* **Task objective**
Below is a listing; restate from it, character for character, the lines beginning at the line holding "0, ledge_level, slot_corner_radius)" and ending at the line holding "obj.parent = None", both included.

* **Data section**

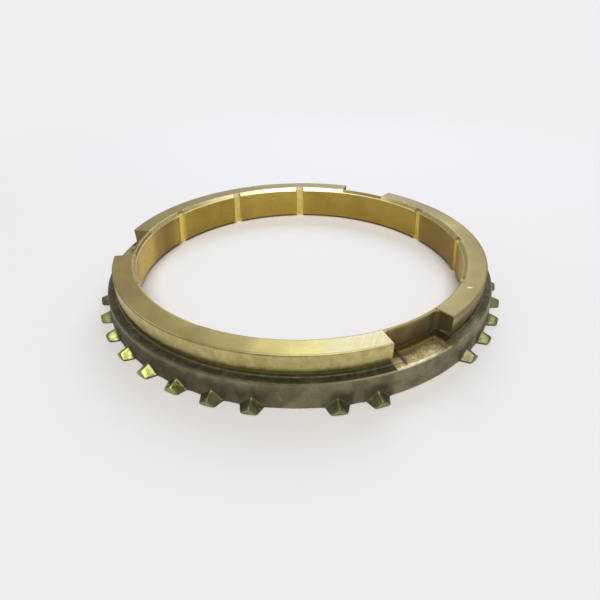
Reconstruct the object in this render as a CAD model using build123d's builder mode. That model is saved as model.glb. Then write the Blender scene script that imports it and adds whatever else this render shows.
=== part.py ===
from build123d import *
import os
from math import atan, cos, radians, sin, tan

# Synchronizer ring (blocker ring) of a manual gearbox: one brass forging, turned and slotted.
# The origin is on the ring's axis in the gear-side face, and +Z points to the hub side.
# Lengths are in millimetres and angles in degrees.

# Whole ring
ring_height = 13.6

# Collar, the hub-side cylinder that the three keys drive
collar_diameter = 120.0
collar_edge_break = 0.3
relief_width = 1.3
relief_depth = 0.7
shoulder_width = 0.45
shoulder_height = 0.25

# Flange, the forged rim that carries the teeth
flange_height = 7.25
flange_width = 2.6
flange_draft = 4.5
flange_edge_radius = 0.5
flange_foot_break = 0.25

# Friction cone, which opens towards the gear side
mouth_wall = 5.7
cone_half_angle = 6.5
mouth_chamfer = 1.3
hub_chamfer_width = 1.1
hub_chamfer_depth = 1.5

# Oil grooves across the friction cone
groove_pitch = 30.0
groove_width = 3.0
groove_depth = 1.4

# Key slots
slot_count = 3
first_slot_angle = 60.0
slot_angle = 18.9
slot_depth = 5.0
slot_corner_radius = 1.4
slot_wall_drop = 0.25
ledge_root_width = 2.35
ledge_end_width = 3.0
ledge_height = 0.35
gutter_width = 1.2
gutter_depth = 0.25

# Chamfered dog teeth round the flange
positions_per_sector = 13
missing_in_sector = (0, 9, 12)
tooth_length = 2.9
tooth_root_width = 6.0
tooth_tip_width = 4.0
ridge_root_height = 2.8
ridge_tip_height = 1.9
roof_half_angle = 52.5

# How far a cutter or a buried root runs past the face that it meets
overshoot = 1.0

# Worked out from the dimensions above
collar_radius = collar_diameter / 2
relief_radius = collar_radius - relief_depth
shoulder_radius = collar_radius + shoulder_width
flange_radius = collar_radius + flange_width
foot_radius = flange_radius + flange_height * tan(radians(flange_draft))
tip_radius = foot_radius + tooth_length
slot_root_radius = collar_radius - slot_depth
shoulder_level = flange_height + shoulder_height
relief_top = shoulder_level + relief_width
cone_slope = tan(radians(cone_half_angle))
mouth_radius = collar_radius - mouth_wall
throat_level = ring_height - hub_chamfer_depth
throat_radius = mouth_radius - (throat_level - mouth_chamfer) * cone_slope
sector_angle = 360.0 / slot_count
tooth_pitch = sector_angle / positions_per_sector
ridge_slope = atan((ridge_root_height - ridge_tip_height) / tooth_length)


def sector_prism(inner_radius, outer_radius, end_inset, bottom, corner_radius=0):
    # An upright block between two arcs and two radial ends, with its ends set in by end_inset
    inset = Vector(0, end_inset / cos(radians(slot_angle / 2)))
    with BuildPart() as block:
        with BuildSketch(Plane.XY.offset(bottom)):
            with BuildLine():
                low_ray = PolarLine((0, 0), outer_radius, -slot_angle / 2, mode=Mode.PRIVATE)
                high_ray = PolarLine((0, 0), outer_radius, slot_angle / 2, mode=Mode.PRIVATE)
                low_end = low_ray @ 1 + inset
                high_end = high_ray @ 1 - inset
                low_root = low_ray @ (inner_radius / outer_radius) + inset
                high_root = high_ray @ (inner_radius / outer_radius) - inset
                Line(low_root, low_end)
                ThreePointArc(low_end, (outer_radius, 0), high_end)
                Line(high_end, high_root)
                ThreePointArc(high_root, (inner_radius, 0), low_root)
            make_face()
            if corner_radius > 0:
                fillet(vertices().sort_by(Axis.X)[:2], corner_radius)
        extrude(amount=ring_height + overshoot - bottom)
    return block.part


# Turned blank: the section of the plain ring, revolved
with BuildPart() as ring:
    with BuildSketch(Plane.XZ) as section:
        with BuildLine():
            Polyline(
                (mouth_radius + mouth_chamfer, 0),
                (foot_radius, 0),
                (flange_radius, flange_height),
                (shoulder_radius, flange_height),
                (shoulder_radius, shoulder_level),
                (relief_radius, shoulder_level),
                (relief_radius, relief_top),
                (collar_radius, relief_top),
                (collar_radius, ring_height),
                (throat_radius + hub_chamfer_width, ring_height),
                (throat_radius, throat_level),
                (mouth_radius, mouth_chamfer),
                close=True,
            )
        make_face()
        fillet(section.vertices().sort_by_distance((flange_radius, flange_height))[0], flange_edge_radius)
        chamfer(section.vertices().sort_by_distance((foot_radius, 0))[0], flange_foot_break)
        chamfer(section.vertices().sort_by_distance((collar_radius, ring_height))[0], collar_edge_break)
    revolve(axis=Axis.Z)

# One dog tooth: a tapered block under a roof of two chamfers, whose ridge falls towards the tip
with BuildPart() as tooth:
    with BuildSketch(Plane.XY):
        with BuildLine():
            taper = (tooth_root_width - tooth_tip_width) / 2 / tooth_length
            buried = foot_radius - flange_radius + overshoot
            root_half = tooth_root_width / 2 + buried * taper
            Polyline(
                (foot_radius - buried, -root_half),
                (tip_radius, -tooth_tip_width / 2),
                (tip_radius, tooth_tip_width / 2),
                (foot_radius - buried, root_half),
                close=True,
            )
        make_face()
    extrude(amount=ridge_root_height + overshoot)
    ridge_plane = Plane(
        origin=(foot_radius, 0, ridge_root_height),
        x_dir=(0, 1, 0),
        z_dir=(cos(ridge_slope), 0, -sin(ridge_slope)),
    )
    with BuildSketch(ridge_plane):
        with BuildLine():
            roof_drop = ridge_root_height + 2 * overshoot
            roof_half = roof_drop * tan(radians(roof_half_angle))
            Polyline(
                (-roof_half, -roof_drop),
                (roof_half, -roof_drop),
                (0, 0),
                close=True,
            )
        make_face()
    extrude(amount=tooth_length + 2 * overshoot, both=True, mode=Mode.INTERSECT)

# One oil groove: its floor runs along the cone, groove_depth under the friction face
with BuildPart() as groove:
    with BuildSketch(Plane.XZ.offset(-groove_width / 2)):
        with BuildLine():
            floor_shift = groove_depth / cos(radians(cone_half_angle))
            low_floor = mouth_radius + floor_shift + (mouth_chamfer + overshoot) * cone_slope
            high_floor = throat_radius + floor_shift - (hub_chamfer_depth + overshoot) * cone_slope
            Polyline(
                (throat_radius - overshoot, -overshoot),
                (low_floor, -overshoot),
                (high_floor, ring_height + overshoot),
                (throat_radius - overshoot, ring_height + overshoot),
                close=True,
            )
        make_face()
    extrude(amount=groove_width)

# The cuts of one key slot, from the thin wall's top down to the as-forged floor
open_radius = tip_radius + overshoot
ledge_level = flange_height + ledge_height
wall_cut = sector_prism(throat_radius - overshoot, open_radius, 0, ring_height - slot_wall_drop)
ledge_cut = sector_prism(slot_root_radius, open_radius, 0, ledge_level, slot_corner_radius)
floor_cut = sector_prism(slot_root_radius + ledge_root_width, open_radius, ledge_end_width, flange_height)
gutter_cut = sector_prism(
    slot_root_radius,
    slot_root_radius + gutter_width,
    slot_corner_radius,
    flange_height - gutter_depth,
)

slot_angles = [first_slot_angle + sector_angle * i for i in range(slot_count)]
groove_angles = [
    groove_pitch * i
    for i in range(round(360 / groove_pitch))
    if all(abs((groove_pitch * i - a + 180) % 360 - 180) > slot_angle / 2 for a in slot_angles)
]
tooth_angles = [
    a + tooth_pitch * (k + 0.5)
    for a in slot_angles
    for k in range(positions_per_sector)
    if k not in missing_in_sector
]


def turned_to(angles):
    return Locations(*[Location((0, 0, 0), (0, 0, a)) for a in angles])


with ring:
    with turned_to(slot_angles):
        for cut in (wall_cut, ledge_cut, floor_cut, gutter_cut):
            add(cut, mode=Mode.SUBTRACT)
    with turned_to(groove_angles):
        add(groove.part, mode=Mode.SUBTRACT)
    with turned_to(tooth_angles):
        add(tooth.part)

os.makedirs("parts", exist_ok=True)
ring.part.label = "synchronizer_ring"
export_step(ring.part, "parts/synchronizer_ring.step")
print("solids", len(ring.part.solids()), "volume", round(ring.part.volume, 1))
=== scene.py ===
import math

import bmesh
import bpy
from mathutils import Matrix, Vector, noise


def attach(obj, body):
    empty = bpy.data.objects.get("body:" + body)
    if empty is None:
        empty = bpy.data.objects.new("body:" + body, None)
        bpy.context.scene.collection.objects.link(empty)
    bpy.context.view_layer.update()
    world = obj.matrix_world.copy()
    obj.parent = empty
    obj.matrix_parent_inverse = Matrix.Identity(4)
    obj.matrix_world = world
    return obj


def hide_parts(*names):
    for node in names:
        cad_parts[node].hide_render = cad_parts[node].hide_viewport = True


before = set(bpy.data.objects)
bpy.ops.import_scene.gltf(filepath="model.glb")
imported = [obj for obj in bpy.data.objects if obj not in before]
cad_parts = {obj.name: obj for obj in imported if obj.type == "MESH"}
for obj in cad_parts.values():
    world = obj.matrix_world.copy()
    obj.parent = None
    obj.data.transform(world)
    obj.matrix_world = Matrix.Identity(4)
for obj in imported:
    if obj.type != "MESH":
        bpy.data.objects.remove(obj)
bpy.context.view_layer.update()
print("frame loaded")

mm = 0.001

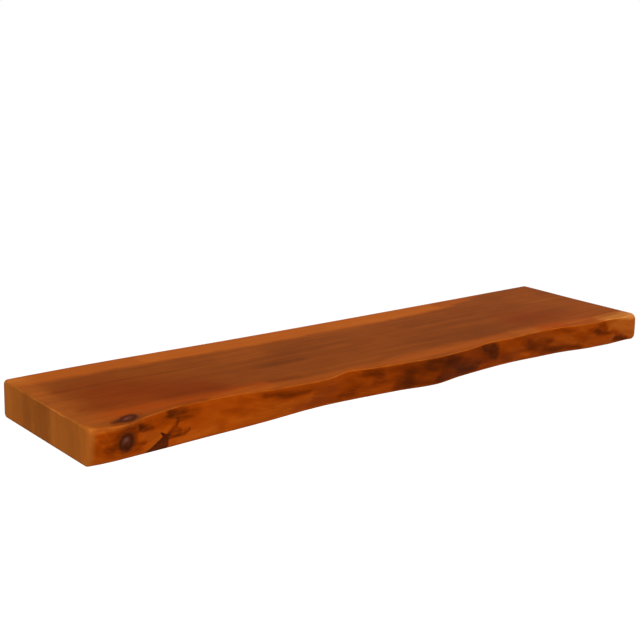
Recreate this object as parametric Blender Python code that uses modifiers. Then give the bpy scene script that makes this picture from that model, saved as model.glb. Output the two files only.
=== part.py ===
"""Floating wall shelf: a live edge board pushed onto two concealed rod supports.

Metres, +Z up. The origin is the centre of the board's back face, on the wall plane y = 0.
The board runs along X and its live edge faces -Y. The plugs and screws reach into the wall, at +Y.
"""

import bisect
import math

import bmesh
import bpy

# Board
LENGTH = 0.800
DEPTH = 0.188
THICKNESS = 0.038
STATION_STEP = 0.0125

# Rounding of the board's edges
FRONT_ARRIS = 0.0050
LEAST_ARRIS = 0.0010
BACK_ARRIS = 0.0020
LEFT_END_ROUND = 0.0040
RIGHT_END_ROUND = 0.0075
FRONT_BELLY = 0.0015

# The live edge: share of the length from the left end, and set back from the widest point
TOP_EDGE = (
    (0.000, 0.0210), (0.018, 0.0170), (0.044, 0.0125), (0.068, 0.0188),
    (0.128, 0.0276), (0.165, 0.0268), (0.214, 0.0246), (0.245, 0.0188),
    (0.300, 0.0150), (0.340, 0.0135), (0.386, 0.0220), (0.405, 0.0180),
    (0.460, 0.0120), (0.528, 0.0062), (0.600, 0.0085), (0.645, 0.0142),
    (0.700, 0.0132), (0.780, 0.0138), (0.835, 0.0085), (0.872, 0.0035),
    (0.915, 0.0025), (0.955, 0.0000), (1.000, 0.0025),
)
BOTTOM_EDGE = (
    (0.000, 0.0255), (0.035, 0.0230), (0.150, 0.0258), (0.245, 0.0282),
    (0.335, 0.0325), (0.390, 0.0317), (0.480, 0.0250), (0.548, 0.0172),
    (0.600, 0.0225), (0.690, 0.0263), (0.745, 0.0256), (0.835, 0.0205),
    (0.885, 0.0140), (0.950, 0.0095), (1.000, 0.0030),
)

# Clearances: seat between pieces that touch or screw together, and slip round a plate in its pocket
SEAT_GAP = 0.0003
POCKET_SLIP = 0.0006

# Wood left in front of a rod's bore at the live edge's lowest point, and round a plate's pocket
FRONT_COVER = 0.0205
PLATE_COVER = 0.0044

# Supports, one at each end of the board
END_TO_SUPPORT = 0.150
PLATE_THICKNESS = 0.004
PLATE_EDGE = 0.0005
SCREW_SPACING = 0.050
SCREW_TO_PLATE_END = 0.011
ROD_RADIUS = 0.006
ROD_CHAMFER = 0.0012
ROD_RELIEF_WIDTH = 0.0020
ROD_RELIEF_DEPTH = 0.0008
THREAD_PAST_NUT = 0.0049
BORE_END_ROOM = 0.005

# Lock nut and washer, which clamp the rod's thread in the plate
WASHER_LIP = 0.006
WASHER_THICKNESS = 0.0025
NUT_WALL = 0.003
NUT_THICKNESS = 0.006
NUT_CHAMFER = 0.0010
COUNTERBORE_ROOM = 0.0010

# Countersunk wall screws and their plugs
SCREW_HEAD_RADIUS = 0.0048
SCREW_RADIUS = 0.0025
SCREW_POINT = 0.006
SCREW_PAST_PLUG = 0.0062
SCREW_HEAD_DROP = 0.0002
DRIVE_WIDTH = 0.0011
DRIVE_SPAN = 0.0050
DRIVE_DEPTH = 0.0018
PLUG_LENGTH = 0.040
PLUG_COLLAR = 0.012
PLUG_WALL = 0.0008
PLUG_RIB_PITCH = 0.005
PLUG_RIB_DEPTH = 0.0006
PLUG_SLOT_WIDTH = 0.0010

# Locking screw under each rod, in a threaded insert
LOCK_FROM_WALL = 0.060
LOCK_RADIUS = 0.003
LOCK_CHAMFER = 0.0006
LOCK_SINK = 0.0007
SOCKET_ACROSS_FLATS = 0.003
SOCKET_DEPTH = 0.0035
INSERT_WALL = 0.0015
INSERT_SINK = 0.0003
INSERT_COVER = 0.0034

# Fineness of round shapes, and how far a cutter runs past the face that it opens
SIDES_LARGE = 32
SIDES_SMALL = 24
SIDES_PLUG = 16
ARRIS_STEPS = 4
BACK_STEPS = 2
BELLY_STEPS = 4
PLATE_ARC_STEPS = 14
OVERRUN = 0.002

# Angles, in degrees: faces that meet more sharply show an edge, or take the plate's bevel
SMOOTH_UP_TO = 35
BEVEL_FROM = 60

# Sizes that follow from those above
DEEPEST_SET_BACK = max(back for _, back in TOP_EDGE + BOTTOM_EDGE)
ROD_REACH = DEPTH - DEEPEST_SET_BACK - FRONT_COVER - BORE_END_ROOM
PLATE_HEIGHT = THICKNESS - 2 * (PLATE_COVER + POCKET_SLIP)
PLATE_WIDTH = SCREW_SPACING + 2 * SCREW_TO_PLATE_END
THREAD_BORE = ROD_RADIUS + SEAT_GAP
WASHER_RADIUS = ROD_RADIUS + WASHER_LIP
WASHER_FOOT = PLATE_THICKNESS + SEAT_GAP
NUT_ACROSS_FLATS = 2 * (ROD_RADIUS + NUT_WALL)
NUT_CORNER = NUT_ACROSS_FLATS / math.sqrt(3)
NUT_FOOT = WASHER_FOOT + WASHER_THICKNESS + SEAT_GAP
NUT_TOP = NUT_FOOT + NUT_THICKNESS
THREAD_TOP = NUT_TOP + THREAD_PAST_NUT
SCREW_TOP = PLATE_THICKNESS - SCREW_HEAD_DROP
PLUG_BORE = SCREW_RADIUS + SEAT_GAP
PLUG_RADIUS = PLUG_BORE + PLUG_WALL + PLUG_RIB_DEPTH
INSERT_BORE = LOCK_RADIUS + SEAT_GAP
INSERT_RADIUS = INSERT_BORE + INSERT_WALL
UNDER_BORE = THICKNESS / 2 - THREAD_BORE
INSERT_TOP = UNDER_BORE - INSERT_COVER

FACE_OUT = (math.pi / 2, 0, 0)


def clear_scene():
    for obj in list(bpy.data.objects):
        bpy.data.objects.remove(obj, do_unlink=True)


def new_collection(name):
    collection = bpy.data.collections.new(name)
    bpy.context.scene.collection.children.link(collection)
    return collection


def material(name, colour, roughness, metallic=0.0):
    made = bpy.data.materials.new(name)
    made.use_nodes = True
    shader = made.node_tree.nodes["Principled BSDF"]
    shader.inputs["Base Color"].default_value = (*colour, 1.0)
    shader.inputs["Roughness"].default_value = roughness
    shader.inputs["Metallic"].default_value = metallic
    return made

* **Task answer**
ledge_cut = sector_prism(slot_root_radius, open_radius, 0, ledge_level, slot_corner_radius)
floor_cut = sector_prism(slot_root_radius + ledge_root_width, open_radius, ledge_end_width, flange_height)
gutter_cut = sector_prism(
    slot_root_radius,
    slot_root_radius + gutter_width,
    slot_corner_radius,
    flange_height - gutter_depth,
)

slot_angles = [first_slot_angle + sector_angle * i for i in range(slot_count)]
groove_angles = [
    groove_pitch * i
    for i in range(round(360 / groove_pitch))
    if all(abs((groove_pitch * i - a + 180) % 360 - 180) > slot_angle / 2 for a in slot_angles)
]
tooth_angles = [
    a + tooth_pitch * (k + 0.5)
    for a in slot_angles
    for k in range(positions_per_sector)
    if k not in missing_in_sector
]


def turned_to(angles):
    return Locations(*[Location((0, 0, 0), (0, 0, a)) for a in angles])


with ring:
    with turned_to(slot_angles):
        for cut in (wall_cut, ledge_cut, floor_cut, gutter_cut):
            add(cut, mode=Mode.SUBTRACT)
    with turned_to(groove_angles):
        add(groove.part, mode=Mode.SUBTRACT)
    with turned_to(tooth_angles):
        add(tooth.part)

os.makedirs("parts", exist_ok=True)
ring.part.label = "synchronizer_ring"
export_step(ring.part, "parts/synchronizer_ring.step")
print("solids", len(ring.part.solids()), "volume", round(ring.part.volume, 1))
=== scene.py ===
import math

import bmesh
import bpy
from mathutils import Matrix, Vector, noise


def attach(obj, body):
    empty = bpy.data.objects.get("body:" + body)
    if empty is None:
        empty = bpy.data.objects.new("body:" + body, None)
        bpy.context.scene.collection.objects.link(empty)
    bpy.context.view_layer.update()
    world = obj.matrix_world.copy()
    obj.parent = empty
    obj.matrix_parent_inverse = Matrix.Identity(4)
    obj.matrix_world = world
    return obj


def hide_parts(*names):
    for node in names:
        cad_parts[node].hide_render = cad_parts[node].hide_viewport = True


before = set(bpy.data.objects)
bpy.ops.import_scene.gltf(filepath="model.glb")
imported = [obj for obj in bpy.data.objects if obj not in before]
cad_parts = {obj.name: obj for obj in imported if obj.type == "MESH"}
for obj in cad_parts.values():
    world = obj.matrix_world.copy()
    obj.parent = None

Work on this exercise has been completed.